According to the results of our study, MSCT showed the highest accuracy in diagnosis of LV chronic aneurism, as well as its thrombosis, compared to CVG and EchoCG. MSCT and EchoCG also showed high sensitivity and positive predictive value in diagnosis of LV chronic aneurism and high specificity and negative predictive value in diagnosis of LV aneurism thrombosis compared to CVG. On the other hand, results of CVG significantly correlated with both MSCT and EchoCG results data. Despite the fact that CVG is considered to be an invasive “golden standard” in diagnosing LV structural pathology, high accuracy of MSCT and EchoCG is explained due to visualization of the whole LV wall with characteristic myocardial signal. During CVG invasive cardiologist sees only endocardial contour outlined by contrast, which might be a cause of false positive or false negative diagnosis, especially in case of a small aneurism, which is shown by our study data by intraoperational findings of LV aneurism and its thrombosis and corresponds to reference data (Budoff, 2004; Dirksen et al., 2002; Dolzhenko et al., 2007; Masaki et al., 2005; Schuijf et al., 2004). Besides, during MSCT or EchoCG thrombotic tissue has certain structural texture, significantly visually different from one of myocardium, which explains higher accuracy of these methods in aneurism thrombosis diagnosis compared to CVG, especially in case of flat and thin parietal clot (Laissy et al., 2007), when CVG does not show significant contrast filling defect. These considerations are confirmed by results of our study and may explain high accuracy, sensitivity and positive predictive value of MSCT in LV aneurism thrombosis diagnosis. MSCT and EchoCG show identical positive and negative predictive value in LV aneurism thrombosis diagnosis, while EchoCG shows significantly higher specificity and positive predictive value in LV chronic aneurism diagnosis compared to MSCT.
4.1. Study limitations
In case of defining LV volumes and EF EchoCG is the method of preference being reliable, non-invasive and, thus, having minimum of limitations (Becher et al., 2004; Budoff, 2004; Dolzhenko et al., 2007; Swedberg et al., 2005). Despite good correlations between all methods of visualization, MSCT seemed to give seriously lower absolute values of LV EF compared to EchoCG. Higher accuracy in defining LV global contractility by EchoCG may be explained by the fact, that LV volumes quantification by EchoCG is performed in two perpendicular planes under visual and manual control of sonographist.
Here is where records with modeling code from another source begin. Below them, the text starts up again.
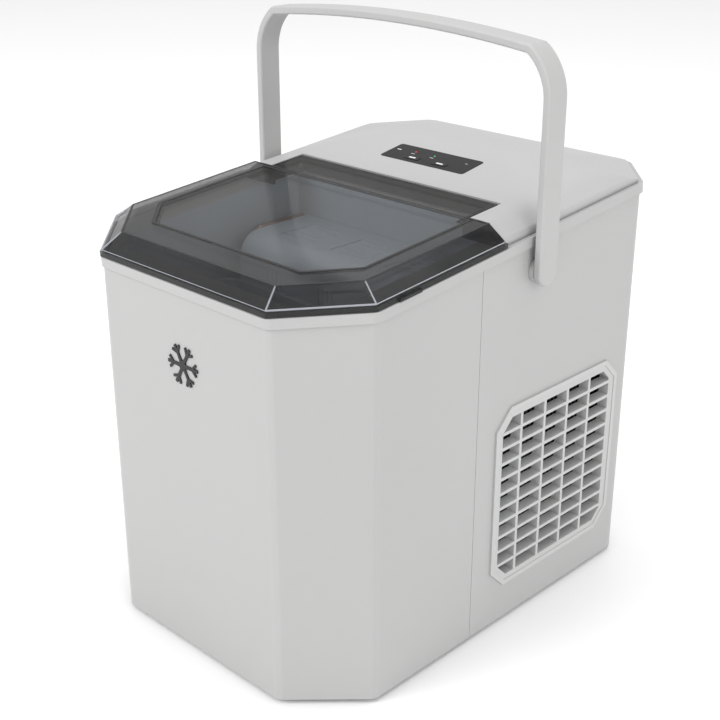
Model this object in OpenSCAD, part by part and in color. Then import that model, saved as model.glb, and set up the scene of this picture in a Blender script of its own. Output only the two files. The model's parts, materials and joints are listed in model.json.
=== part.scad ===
// Countertop bullet ice maker with a carry handle and a tinted front lid.
// Millimetres, +Z up, the front faces -Y and the right side faces +X.
// The origin is on the floor, under the middle of the footprint.

/* [Body] */
// Width of the body across its side walls
body_w = 222; // [200:1:250]
// Depth of the body from the front wall to the rear wall
body_d = 308; // [290:1:345]
// Height of the top rim at the front wall, above the bottom edge
rim_z = 238; // [225:1:285]
// Slope of the top, rising to the rear, in degrees
tilt = 4.9; // [3:0.1:6]
// Cut across the two front corners, along each wall
front_cut = 40; // [30:1:46]
// Cut across the two rear corners, along each wall
rear_cut = 29; // [24:1:34]
// Thickness of the outer walls
wall = 2.4; // [1.8:0.1:2.8]
// Height of the rubber feet under the body
foot_h = 3; // [2:0.5:5]
// Distance of the joint between the two shells from the front wall
seam_s = 125; // [110:1:135]

/* [Top] */
// Overhang of the rim beyond the walls
rim_out = 1.5; // [1:0.1:2]
// Height of the band that the rim forms round the walls
rim_band = 6; // [5:0.5:8]
// Height of the lid's flat top above the rim
lid_h = 12.3; // [11:0.1:14]
// Thickness of the lid's flange
flange_t = 3; // [2.4:0.1:4]
// Width of the lid's sloping border
lid_slope = 12; // [10:0.5:14]
// Thickness of the lid and cover mouldings
skin = 2.5; // [2:0.1:3]
// Half width of the lid's rear tongue
tongue_w = 83.2; // [76:0.1:84]
// Rear end of the cover's notch, from the front wall
notch_s = 174.5; // [172:0.5:178]
// Rear end of the lid's side wings, from the front wall
wing_s = 145.5; // [140:0.5:150]
// Gap between the lid and the cover
lid_gap = 1; // [0.8:0.1:1.4]
// Radius of the lid's hinge pins
pin_r = 2.5; // [2:0.1:2.8]
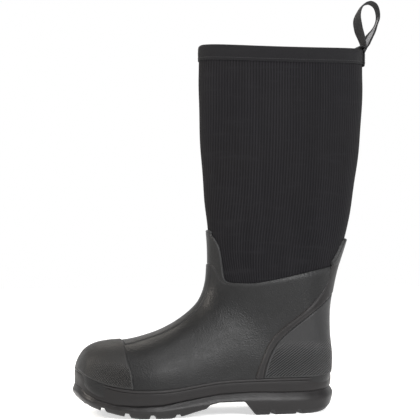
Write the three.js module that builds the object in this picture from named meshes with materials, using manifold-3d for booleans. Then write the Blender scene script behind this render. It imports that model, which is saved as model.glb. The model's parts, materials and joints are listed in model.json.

On the other hand, in CVG or MSCT EDV and ESV quantification is performed automatically by installed software in one fixed projection, which may lead to inaccuracy, especially in case of marked LV eccentric remodeling and aneurism presence (Budoff, 2004; Dirksen et al., 2002; Fleisher et al., 2007; Scanlon et al., 1999).
In the patients with LV chronic postinfarction aneurism data of non-invasive methods highly correlate with CVG data. In LV chronic aneurism diagnosis transthoracic EchoCG and MSCT have high accuracy compared to CVG due to high sensitivity and positive predictive value of these methods. There was no significant difference between prognostic value of MSCT and transthoracic EchoCG in LV chronic aneurism and its thrombosis diagnosis, which allows to consider MSCT a reliable alternative to EchoCG in LV structural anomalies diagnosis in the patients after AMI prior to planned CABG+AE. Data provided by MSCT and transthoracic EchoCG in LV chronic aneurism and its thrombosis significantly highly correlate with “golden standard” CVG results, which allows to consider these non-invasive methods highly reliable in defining the discussed myocardial structural anomalies.
Authors thank Prof. Anatoliy Rudenko, Head of Coronary Heart Disease Surgeon Treatment Department of The N.M.Amosov Institute Of Cardiovascular Surgery Of AMS Of Ukraine, and Dr. Oleg Sharayevskiy, Head of MSCT Department of NSC “The N.D.Strazhesko Institute Of Cardiology” Of AMS Of Ukraine, for the provided CCA and MSCT results data for the studied patients.